_Goal of the exercise_. Will you repeat only the lines beginning at the one that mentions "Keep writing the" and ending at the one that mentions "finish_shell(self.obj)", both of them included, exactly?

_Working data_.
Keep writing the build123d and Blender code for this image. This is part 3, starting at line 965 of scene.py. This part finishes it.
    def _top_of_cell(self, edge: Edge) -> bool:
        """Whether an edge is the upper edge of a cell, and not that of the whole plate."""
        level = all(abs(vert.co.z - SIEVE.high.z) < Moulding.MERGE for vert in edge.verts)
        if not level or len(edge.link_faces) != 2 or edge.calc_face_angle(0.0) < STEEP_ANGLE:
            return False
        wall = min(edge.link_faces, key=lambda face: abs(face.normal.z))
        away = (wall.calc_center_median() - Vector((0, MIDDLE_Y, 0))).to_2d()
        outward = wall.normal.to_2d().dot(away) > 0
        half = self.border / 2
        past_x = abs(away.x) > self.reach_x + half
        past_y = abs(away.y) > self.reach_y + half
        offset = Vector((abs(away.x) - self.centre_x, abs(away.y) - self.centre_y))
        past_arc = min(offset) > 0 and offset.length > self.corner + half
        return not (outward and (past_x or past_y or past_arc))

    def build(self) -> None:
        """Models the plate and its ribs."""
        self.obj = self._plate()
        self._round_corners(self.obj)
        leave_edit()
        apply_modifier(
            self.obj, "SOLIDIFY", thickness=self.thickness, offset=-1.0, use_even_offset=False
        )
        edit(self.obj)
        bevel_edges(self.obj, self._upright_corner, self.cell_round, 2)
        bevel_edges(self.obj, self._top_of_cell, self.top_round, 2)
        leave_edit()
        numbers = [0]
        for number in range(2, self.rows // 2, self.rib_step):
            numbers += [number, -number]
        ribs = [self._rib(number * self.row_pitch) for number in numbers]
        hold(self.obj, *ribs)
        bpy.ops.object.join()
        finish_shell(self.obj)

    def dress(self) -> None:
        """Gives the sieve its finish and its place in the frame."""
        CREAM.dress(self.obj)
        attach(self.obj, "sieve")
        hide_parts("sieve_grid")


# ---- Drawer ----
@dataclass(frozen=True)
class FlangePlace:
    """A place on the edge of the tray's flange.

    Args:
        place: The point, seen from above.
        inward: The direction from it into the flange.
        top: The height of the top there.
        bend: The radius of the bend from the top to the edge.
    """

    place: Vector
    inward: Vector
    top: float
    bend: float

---

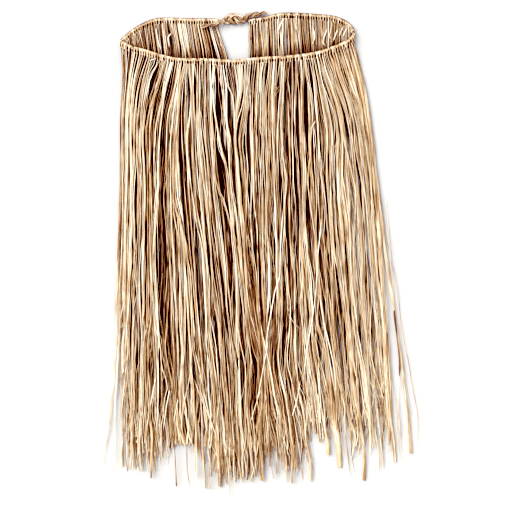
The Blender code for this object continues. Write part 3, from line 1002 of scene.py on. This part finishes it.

_Task response_.
Keep writing the build123d and Blender code for this image. This is part 3, starting at line 965 of scene.py. This part finishes it.
    def _top_of_cell(self, edge: Edge) -> bool:
        """Whether an edge is the upper edge of a cell, and not that of the whole plate."""
        level = all(abs(vert.co.z - SIEVE.high.z) < Moulding.MERGE for vert in edge.verts)
        if not level or len(edge.link_faces) != 2 or edge.calc_face_angle(0.0) < STEEP_ANGLE:
            return False
        wall = min(edge.link_faces, key=lambda face: abs(face.normal.z))
        away = (wall.calc_center_median() - Vector((0, MIDDLE_Y, 0))).to_2d()
        outward = wall.normal.to_2d().dot(away) > 0
        half = self.border / 2
        past_x = abs(away.x) > self.reach_x + half
        past_y = abs(away.y) > self.reach_y + half
        offset = Vector((abs(away.x) - self.centre_x, abs(away.y) - self.centre_y))
        past_arc = min(offset) > 0 and offset.length > self.corner + half
        return not (outward and (past_x or past_y or past_arc))

    def build(self) -> None:
        """Models the plate and its ribs."""
        self.obj = self._plate()
        self._round_corners(self.obj)
        leave_edit()
        apply_modifier(
            self.obj, "SOLIDIFY", thickness=self.thickness, offset=-1.0, use_even_offset=False
        )
        edit(self.obj)
        bevel_edges(self.obj, self._upright_corner, self.cell_round, 2)
        bevel_edges(self.obj, self._top_of_cell, self.top_round, 2)
        leave_edit()
        numbers = [0]
        for number in range(2, self.rows // 2, self.rib_step):
            numbers += [number, -number]
        ribs = [self._rib(number * self.row_pitch) for number in numbers]
        hold(self.obj, *ribs)
        bpy.ops.object.join()
        finish_shell(self.obj)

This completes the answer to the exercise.